YOUR TASK
Set down word for word each line from the start of the listing through the line that contains "return points, face_steps", both included.

◇ ◇ ◇ ◇

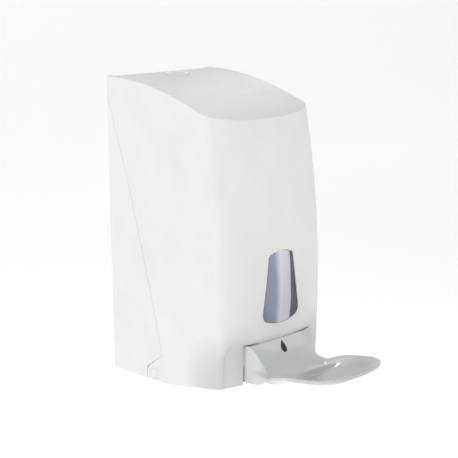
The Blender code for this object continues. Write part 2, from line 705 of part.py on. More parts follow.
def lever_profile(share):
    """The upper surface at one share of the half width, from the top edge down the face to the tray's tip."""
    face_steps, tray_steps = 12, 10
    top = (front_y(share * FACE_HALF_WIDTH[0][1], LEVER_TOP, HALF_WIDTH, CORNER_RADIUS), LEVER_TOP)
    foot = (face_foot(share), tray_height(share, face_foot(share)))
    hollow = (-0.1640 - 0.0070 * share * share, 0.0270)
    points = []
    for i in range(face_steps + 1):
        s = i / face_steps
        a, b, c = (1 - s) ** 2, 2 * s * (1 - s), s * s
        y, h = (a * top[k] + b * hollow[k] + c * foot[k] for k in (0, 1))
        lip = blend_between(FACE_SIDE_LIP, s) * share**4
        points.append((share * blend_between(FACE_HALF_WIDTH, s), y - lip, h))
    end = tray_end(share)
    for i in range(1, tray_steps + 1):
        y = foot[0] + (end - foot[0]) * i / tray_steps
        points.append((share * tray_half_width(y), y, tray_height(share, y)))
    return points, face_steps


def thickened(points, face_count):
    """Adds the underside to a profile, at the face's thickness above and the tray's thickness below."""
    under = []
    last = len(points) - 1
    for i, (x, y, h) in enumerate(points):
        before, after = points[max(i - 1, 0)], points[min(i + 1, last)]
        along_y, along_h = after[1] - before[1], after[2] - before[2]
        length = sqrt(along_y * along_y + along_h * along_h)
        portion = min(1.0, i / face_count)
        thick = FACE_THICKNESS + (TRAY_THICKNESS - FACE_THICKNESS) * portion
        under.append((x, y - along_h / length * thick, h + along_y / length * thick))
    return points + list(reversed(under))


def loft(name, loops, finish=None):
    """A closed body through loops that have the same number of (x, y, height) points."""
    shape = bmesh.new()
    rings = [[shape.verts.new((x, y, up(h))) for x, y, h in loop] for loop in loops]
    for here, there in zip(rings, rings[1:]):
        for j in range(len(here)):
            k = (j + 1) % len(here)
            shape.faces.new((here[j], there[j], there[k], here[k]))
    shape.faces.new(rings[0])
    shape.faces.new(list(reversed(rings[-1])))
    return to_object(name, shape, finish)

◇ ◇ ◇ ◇

ANSWER TO THIS EXERCISE
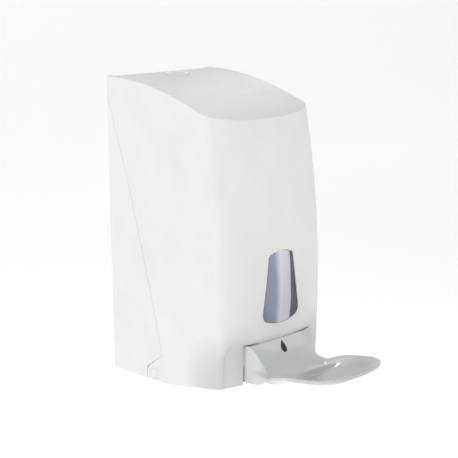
The Blender code for this object continues. Write part 2, from line 705 of part.py on. More parts follow.
def lever_profile(share):
    """The upper surface at one share of the half width, from the top edge down the face to the tray's tip."""
    face_steps, tray_steps = 12, 10
    top = (front_y(share * FACE_HALF_WIDTH[0][1], LEVER_TOP, HALF_WIDTH, CORNER_RADIUS), LEVER_TOP)
    foot = (face_foot(share), tray_height(share, face_foot(share)))
    hollow = (-0.1640 - 0.0070 * share * share, 0.0270)
    points = []
    for i in range(face_steps + 1):
        s = i / face_steps
        a, b, c = (1 - s) ** 2, 2 * s * (1 - s), s * s
        y, h = (a * top[k] + b * hollow[k] + c * foot[k] for k in (0, 1))
        lip = blend_between(FACE_SIDE_LIP, s) * share**4
        points.append((share * blend_between(FACE_HALF_WIDTH, s), y - lip, h))
    end = tray_end(share)
    for i in range(1, tray_steps + 1):
        y = foot[0] + (end - foot[0]) * i / tray_steps
        points.append((share * tray_half_width(y), y, tray_height(share, y)))
    return points, face_steps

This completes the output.